Bird spokeswoman Debbie Bass declined to answer Ars' questions but sent a statement on Monday instead.

"Bird celebrates freedom in many ways—freedom from traffic [and] congestion as well as freedom of speech," the company said. "In the quest for curbing illegal activities related to our vehicles, our legal team overstretched and sent a takedown request related to the issue to a member of the media. This was our mistake and we apologize to Cory Doctorow."

As Ars reported last week, the fracas began on December 8, 2018, when Doctorow—the longtime Boing Boing writer and famed science fiction author—wrote a post entitled "$30 plug-and-play kit converts a Bird scooter into a 'personal scooter.'"

In it, Doctorow described the existence of kits that purport to allow someone to legally purchase an impounded Bird scooter and then alter it for personal use.

Bird did not take kindly to this post. On December 20, the company demanded that Boing Boing remove it. Bird's lawyer, Linda Kwak, claimed that simply by writing about the existence of these kits, Boing Boing violated the Digital Millennium Copyright Act.

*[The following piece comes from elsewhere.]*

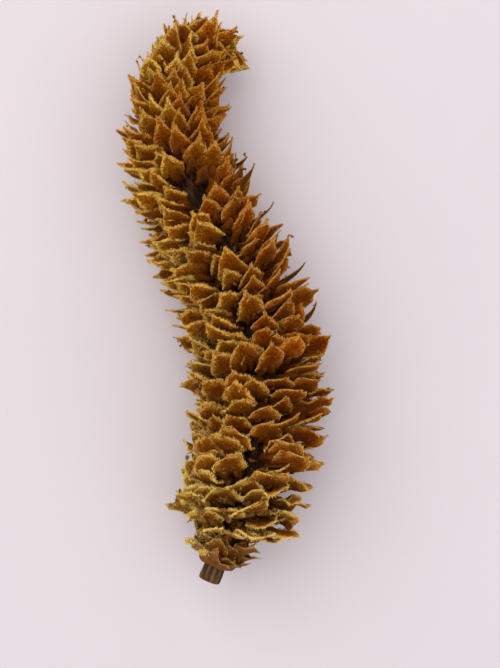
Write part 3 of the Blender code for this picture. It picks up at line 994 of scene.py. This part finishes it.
def torn_stubs(line, rng, material):
    """Torn remains between the scales' feet: short ragged blades rooted on the stem at random places,
    but none on the upper side of the widest gap."""
    distance = rng.uniform(FIRST_SCALE_MM, STUB_LAST_SHARE * line.length, STUB_COUNT)
    turn = rng.uniform(0.0, 2.0 * math.pi, STUB_COUNT)
    centre, forward, up, side = line.frame(distance)
    outward = spoke(turn, up, side)
    x, y, radius = STUB_BARE_MM
    far = np.linalg.norm(centre[:, :2] - (x, y), axis=1)
    kept = (far > radius) | (outward[:, 2] < STUB_BARE_FACING)
    centre, forward, outward = centre[kept], forward[kept], outward[kept]
    foot = at_stations(line.share(distance[kept]), STEM_RADIUS_MM)
    size = STUB_SIZE_MM[0] + strays(rng, len(foot))(STUB_SIZE_MM[1])
    root = centre + (foot - STUB_DEPTH_MM)[:, None] * outward
    scraps("torn_stubs", root, outward, forward, size, STUB_SHARES, STUB_MEASURES, STUB_MARGIN,
           worn_share, rng, material)


STALK_RADIUS_MM = 1.25
# The bare stalk widens to the stem here, over a millimetre.
STALK_END_MM = 4.8
STEM_RINGS = 180
STEM_AROUND = 96
# Rings close to the cut end, and how much narrower they are than the stalk.
CUT_RINGS_MM = (0.0, 0.02, 0.1)
CUT_ROUNDING = (0.86, 0.95, 0.99)
# Furrows: depth as a share of the radius, count round the stem, share of the drift, turn a millimetre.
FURROWS = ((0.030, 8.0, 1.3, 0.0), (0.026, 15.0, -2.1, 0.5), (0.016, 31.0, 1.7, -1.7))
FURROW_CONTRAST = 7.0


def stem_piece(line, material):
    """Stalk and stem: a tube whose radius is a smooth function of the distance, times one plus furrows,
    which are sines of the angle that drift slowly along the stem."""
    distance = np.concatenate([CUT_RINGS_MM, np.linspace(0.3, line.length - 0.05, STEM_RINGS)])
    centre, _, up, side = line.frame(distance)
    radius = at_stations(line.share(distance), STEM_RADIUS_MM)
    grown = soft_step(distance - STALK_END_MM)
    radius = STALK_RADIUS_MM * (1.0 - grown) + radius * grown
    radius[:len(CUT_ROUNDING)] *= CUT_ROUNDING
    d, t = distance[:, None], circle(STEM_AROUND)[None, :]
    drift = 1.4 * np.sin(2.0 * t + 0.45 * d) + 0.9 * np.sin(3.0 * t - 0.8 * d)
    furrows = sum(
        depth * np.sin(number * t + lean * drift + twist * d) for depth, number, lean, twist in FURROWS
    )
    reach = radius[:, None] * (1.0 + furrows)
    grid = centre[:, None] + reach[..., None] * spoke(t, up[:, None], side[:, None])
    cut = np.zeros(reach.shape)
    cut[:2] = 1.0
    attributes = {
        "furrow": 0.5 + FURROW_CONTRAST * furrows[None], "cut": cut[None],
        "bare": 1.0 - grown[None, :, None],
    }
    tubes_object("stem", grid[None], attributes, material)


# The ring that the bud scales grow from.
COLLAR_START_MM = 2.0
COLLAR_END_MM = 3.7
COLLAR_RADIUS_MM = 2.3
COLLAR_PLAY_MM = 0.12
COLLAR_TURNS = 72
COLLAR_SECTION = 14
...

Last week, Doctorow quickly took on legal representation from the Electronic Frontier Foundation, which forcefully rejected Kwak's claims. Kwak did not respond to Ars' request for comment.

Doctorow told Ars that he has not heard from Bird directly at all.

"To be fair, they did contact our counsel (EFF); there's some kind of lawyer rule about not contacting someone direct after you've heard from their counsel," he wrote.